Frage: Warum ist es überhaupt so wichtig, dass ich die Wahrheit erkenne, also an Jesus als das Licht der Welt glaube? Antwort des Johannesevangeliums: Weil davon abhängt, ob ich das ewige Leben habe oder nicht. Denn, wie Johannes Jesus sagen lässt: «Niemand kommt zum Vater, ausser durch mich.» (14,6) Wer an Jesus glaubt, ist gerettet. Wer nicht glaubt, ist gerichtet – und das heisst: verloren.

Diese Kopplung von Glauben und Heil ist verheerend. Und sie ist auch die Wurzel christlicher Feindschaft gegen die Juden.

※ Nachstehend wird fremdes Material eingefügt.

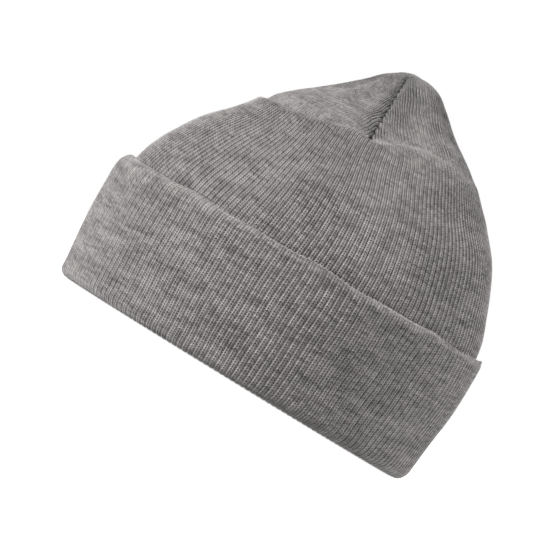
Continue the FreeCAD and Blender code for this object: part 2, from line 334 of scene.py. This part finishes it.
def outline_rows():
    """Outside of the shell as rows of height, forehead, nape and side, from its lower edge to its tip."""
    crown = [(height, front, back, SIDE_SHARE * (back - front) / 2) for height, front, back in OUTLINE]
    foot_length, foot_breadth = HEM_LENGTH - SHELL_OUT, HEM_BREADTH - SHELL_OUT
    top_length = CUFF_LENGTH - SHELL_OUT - CUFF_EASE
    top_breadth = CUFF_BREADTH - SHELL_OUT - CUFF_EASE
    lean = 1.2  # of the cuff's top towards the nape
    skirt = [
        (SHELL_FOOT + FOOT_RISE, -foot_length, foot_length, foot_breadth),
        (HEM_DEPTH, -foot_length, foot_length, foot_breadth),
        (CUFF_TOP, lean - top_length, lean + top_length, top_breadth),
    ]
    middle = np.mean(skirt[1:], axis=0)
    return np.array([*skirt[:2], middle, skirt[2], *crown])


def set_in(rows, depth):
    """Rows set in along the outline's normal by a depth for each row."""
    up = np.gradient(rows[:, 0])
    out = np.gradient((rows[:, 2] - rows[:, 1]) / 2)
    length = np.hypot(up, out)
    outward, upward = up / length, -out / length
    outward[-1], upward[-1] = 0.0, 1.0
    return rows - np.stack([upward * depth, -outward * depth, outward * depth, outward * depth], axis=1)


def resampled(rows, spacing):
    """Rows at even steps along the outline. spacing holds pairs: up to this height, this step."""
    half = (rows[:, 2] - rows[:, 1]) / 2
    along = running_sum(np.hypot(np.diff(rows[:, 0]), np.diff(half)))
    marks = np.zeros(1)
    for height, step in spacing:
        end = np.interp(height, rows[:, 0], along)
        count = max(1, round((end - marks[-1]) / step))
        marks = np.append(marks, np.linspace(marks[-1], end, count + 1)[1:])
    made = np.stack([curve_through(along, column, marks) for column in rows.T], axis=1)
    made[:, 3] = np.maximum(made[:, 3], 0.05)
    return made


def with_foot(rows, thickness):
    """Rows with the layer's lower edge turned back on itself. A negative thickness turns it outwards."""
    turn = []
    for share, up in FOOT_ROLL:
        inward = share * thickness
        turn.append(rows[0] + np.array([up - FOOT_RISE, inward, -inward, -inward]))
    return np.vstack([turn, rows])


def crown_wales(rows):
    """Wale coordinate at the left and right edge of each column.

    Below the darts a rib follows its column. Above, a quarter holds only the ribs that still fit at their
    pitch, so ribs run out into the dart on each side.
    """
    half = (rows[:, 2] - rows[:, 1]) / 2
    crown = rows[:, 0] > DART_LOW
    fits = np.where(crown, np.minimum(1, half / half[~crown][-1]), 1.0)[:, None] ** CROWDING
    middle = RIBS / 4 * (COLUMN // QUARTER + 0.5)
    left = middle + RIBS / 4 * (ACROSS - 0.5) * fits
    return left, left + fits / STEPS_PER_RIB


def dart_distance(grid):
    """Distance of each point from its nearest dart along its row."""
    step = np.linalg.norm(np.roll(grid, -1, axis=1) - grid, axis=2).mean(1)
    return np.minimum(ACROSS, 1 - ACROSS)[None, :] * QUARTER * step[:, None]


def dart_shape(grid, heights, groove):
    """Move along the normal that the four darts give the crown: a groove, and lobes between."""
    distance = dart_distance(grid)
    reach = smooth_step((heights - DART_LOW + 4) / 7) * smooth_step((TIP + 2 - heights) / 7)
    valley = 1.9 * np.exp(-distance / 1.0) + 0.6 * np.exp(-((distance / 4.0) ** 2))
    lobes = 1.2 * np.cos(4 * math.pi * (ACROSS - 0.5)) + 0.4
    lobe_reach = smooth_step((heights - DART_LOW) / 16) * smooth_step((TIP - heights) / 12)
    return -groove * valley * reach[:, None] + lobes * lobe_reach[:, None]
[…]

Wir finden die Kopplung von Glauben und Heil in der Bibel besonders bei Paulus. Im 1. Brief an die Christen von Korinth kann er schreiben: «Das Wort vom Kreuz (nämlich, dass der gekreuzigte Jesus der Bringer des Heils sei) ist Torheit für die, die verloren gehen; für die aber, die gerettet werden, für uns, ist es Gottes Kraft.» (1,18) Jedoch lässt Paulus immerhin ein Türchen offen. Vielleicht erbarmt sich Gott ja seines Volkes doch noch, obwohl es seinen Heilsbringer abgelehnt hat. Beim Evangelisten Johannes ist auch dieses Türchen geschlossen. Wer Jesus nicht als das Licht der Welt erkennt, bekommt das ewige Leben nicht.  

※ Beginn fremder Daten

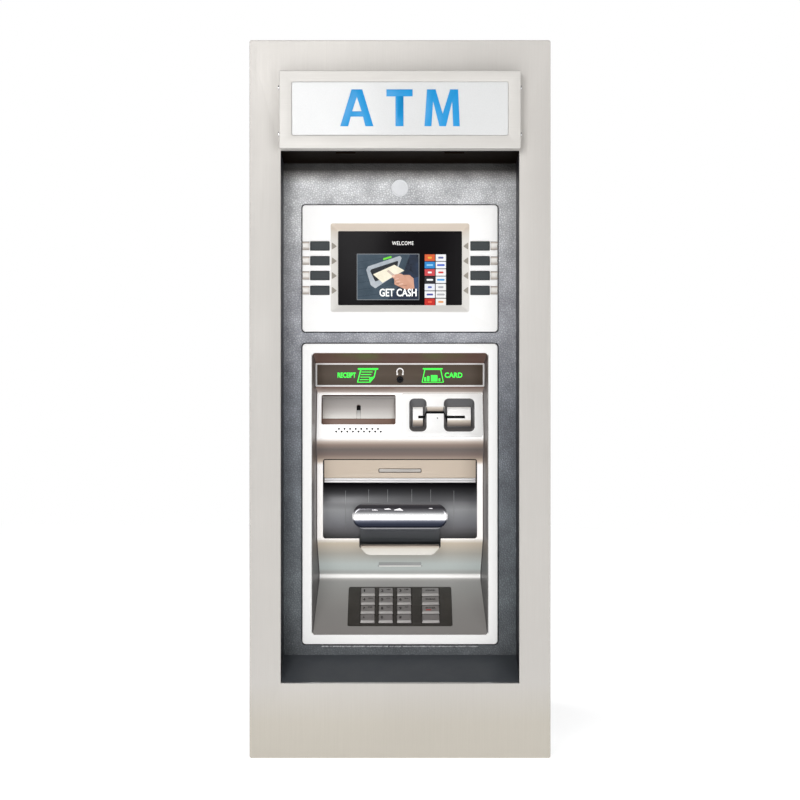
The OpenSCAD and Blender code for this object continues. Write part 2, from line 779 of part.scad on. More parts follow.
module dispenser() {
    side = cassette_w / 2 + 6;
    y = safe_front + 20;
    rollers = [[40, 420], [70, 330], [250, 420], [190, 230], [15, 330], [15, 250]];
    color("slategray") {
        for (s = [-1, 1]) {
            difference() {
                block([s * side - 1.5, y, safe_wall], [s * side + 1.5, y + 330, 460]);
                block([s * side - 5, y + 70, 250], [s * side + 5, y + 280, 380]);
            }
            // guides out through the safe's front slot
            block([s * 71 - 2, safe_front - 14, 406], [s * 71 + 2, y + 20, 436]);
            block([s * 86 - 15, y + 8, 404], [s * 86 + 15, y + 16, 438]);
        }
        block([-side, y, safe_wall], [side, y + 330, safe_wall + 4]);
        block([-side, y + 10, 450], [side, y + 320, 453]);
        block([-side, y, 170], [side, y + 260, 173]);
        for (p = rollers) rod_x(9, 2 * side - 2.5, 0, y + p[0], p[1], 32);
        // transport plates, down to the cash outlet
        along_x(138) polygon([[y + 10, 408], [safe_front - 14, 408], [drum_y - 42, 382],
            [drum_y - 43, 383.6], [safe_front - 15, 410], [y + 10, 410]]);
        along_x(138) polygon([[y + 10, 432], [safe_front - 18, 432], [drum_y - 48, 399],
            [drum_y - 49, 400.6], [safe_front - 19, 434], [y + 10, 434]]);
    }
}

module cassette() {
    half = cassette_w / 2 - 1;
    y = [safe_front + 40, safe_front + 365];
    z = [safe_wall + 4.3, 150];
    color([0.16, 0.18, 0.22]) {
        difference() {
            block([-half, y[0], z[0]], [half, y[1], z[1]]);
            block([-half + 4, y[0] + 4, z[0] + 4], [half - 4, y[1] - 12, z[1] - 4]);
            block([-half + 20, y[0] - 1, z[0] + 20], [half - 20, y[0] + 6, z[1] - 20]);
        }
        // carrying handle
        for (x = [-45, 45]) block([x - 5, y[1], 96], [x + 5, y[1] + 24, 108]);
        block([-50, y[1] + 18, 96], [50, y[1] + 30, 108]);
    }
}

module computer() {
    z = 762;
    color("darkslategray") {
        block([-20, 60, z], [190, 300, z + 90]);
        rod_y(30, 4, 140, 300, z + 45);
        for (x = [0, 30, 60]) block([x - 8, 300, z + 16], [x + 8, 306, z + 30]);
    }
}

module screws() {
    r = 4;
    t = 2.6;
    color("lightgray") {
        // sign box
        for (side = [-1, 1], z = [1075, 1155])
            translate([side * (recess_w / 2 + 0.5), front_y - sign_d / 2, z])
                rotate([0, side * 90, 0]) cylinder(r = r, h = t, $fn = 32);
        // cabinet sides and roof to the trim panel
        for (side = [-1, 1], z = [80, 250, 420, 640, 860, 1080])
            translate([side * body_w / 2, cab_front + 20, z])
                rotate([0, side * 90, 0]) cylinder(r = r, h = t, $fn = 32);
        for (x = [-160, 0, 160]) translate([x, cab_front + 20, cab_top])
            cylinder(r = r, h = t, $fn = 32);
    }
}

surround();
recess_liner();
sign_housing();
sign_lens();
sign_lamp();
trim_panel();
camera();
screen_bezel();
display();
for (i = [0:3]) {
    soft_key(-1, i);
    soft_key(1, i);
}
fascia_body();
header_panel();
headphone_jack();
receipt_flap();
receipt_printer();
paper_roll();
card_bezel();
card_reader();
outlet_visor();
outlet_drum();
cash_lip();
cash_shutter();
cash_tray();
keypad_body();
for (r = [0:3], c = [0:3])
    keypad_key(c, r);
cabinet();
rear_door();
door_lock();
safe_body();
safe_door();
safe_handle();
safe_dial();
safe_bolts();
dispenser();
cassette();
computer();
hinge_pins();
screws();
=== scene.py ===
"""Builds the looks of a through-the-wall cash machine round its packed CAD frame."""
import math

import bmesh
import bpy
from bpy.props import FloatProperty, FloatVectorProperty, PointerProperty
from mathutils import Matrix, Vector


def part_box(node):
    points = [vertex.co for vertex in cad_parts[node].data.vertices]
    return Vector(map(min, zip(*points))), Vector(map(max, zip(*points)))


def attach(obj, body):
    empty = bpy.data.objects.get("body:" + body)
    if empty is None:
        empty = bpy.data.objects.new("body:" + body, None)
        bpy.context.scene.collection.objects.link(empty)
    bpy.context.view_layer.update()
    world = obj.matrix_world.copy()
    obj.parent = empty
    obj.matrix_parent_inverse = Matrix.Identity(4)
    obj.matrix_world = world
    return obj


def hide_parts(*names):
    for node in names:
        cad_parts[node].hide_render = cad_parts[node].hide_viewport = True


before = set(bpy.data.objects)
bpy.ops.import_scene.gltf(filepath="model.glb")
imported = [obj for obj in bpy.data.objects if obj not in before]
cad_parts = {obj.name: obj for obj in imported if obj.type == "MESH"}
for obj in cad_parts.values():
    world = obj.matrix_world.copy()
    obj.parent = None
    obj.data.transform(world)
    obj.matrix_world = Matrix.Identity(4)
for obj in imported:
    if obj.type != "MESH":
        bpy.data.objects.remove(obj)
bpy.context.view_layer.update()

bl_info = {
    "name": "Through-the-wall cash machine",
    "version": (1, 0, 0),
    "blender": (4, 5, 0),
    "location": "View3D > Sidebar > Cash machine",
    "description": "Builds the surround, fascia, keypad, cabinet and safe of a cash machine",
    "category": "Object",
}

MM = 0.001
HOUSING = "housing"


def edge(node, axis, high=False):
    """A side of a CAD node's box, in millimetres."""
    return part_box(node)[1 if high else 0][axis] / MM


def front_size(node):
    """The width, the height and the middle height of a CAD node's box, in millimetres."""
    low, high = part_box(node)
    return (high.x - low.x) / MM, (high.z - low.z) / MM, (high.z + low.z) / 2 / MM


FRONT = edge("surround", 1)          # the surround's face
TRIM = edge("trim_panel", 1)         # the trim panel's face
FACE = edge("screen_bezel", 1)       # both fascia bezels' face
SIGN = edge("sign_housing", 1)       # the sign box's face
REAR = edge("safe_body", 1, True)    # the safe's rear edge
LINER_HALF = 206.0                   # half the width of the recess
SIGN_WINDOW_Z = 1116.75              # middle height of the sign's window
CAMERA_Z = 994.6                     # height of the camera window
FASCIA_Z, FASCIA_TALL = 452.0, 532.6  # the lower bezel's middle height and its height
JACK_Z = 655.4                       # height of the headphone socket
LIP_Z = 408.6                        # height of the chrome lip
MARKER_Z = 318                       # height of the banknote marker


# ---- outlines, in millimetres ----

def arc(cx, cz, r, start, end, steps=8):
    """Points on an arc, with its angles in degrees."""
    turn = [math.radians(start + (end - start) * i / steps) for i in range(steps + 1)]
    return [(cx + r * math.cos(a), cz + r * math.sin(a)) for a in turn]


def rect(w, h, r, x=0.0, z=0.0, steps=6):
    """A rounded rectangle, centred on x and z."""
    points = []
    for sx, sz, start in ((1, 1, 0), (-1, 1, 90), (-1, -1, 180), (1, -1, 270)):
        points += arc(x + sx * (w / 2 - r), z + sz * (h / 2 - r), r, start, start + 90, steps)
    return points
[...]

Aus der Verkopplung von Glauben und Heil kommt der Eifer der Christen, die Juden zum Christentum zu bekehren, und die Feindschaft gegen die Juden, wenn sie sich weigern. Aus dieser Verkopplung kommt die christliche Mission mit dem Ziel, möglichst die ganze Welt zu Christen zu machen und so alle zu retten. Dazu reiste Paulus unermüdlich in der Welt herum. 

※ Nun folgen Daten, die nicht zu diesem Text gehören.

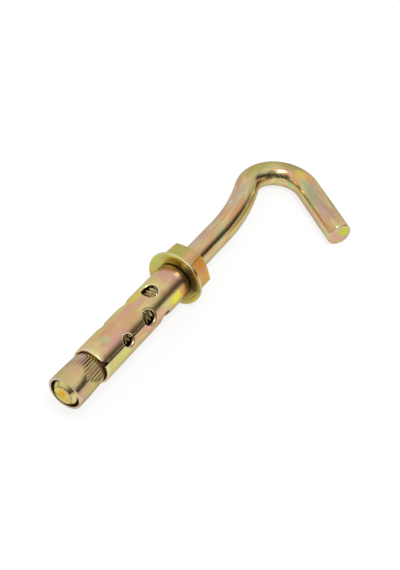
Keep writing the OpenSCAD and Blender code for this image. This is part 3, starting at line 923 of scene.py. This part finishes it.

Heute wissen wir, dass nicht hauptsächlich durch die Propagandareisen des Paulus und anderer Profimissionare der Christenglaube in die Welt hinausgetragen wurde. Es waren einfache Christen, die auf ihren Handelsreisen oder als Soldaten durch alltägliche Begegnungen gleichsam nebenher den Glauben ausbreiteten. So tat es auch der Grossteil der Jünger Jesu. Die fuhren nicht in die Welt hinaus. Die kehrten nach Ostern heim und gingen ihrer Arbeit nach – und wurden gerade so für ihre Umgebung zu Boten des Glaubens. Darum weiss ja auch die Apostelgeschichte von den meisten Jüngern Jesu nach Ostern nichts mehr zu berichten. Der Christenglaube breitet sich eben nicht durch professionelle Propagandaaktionen aus, sondern durch Wort und Tat der einzelnen Christenmenschen in den alltäglichen Begegnungen mit ihren Mitmenschen. 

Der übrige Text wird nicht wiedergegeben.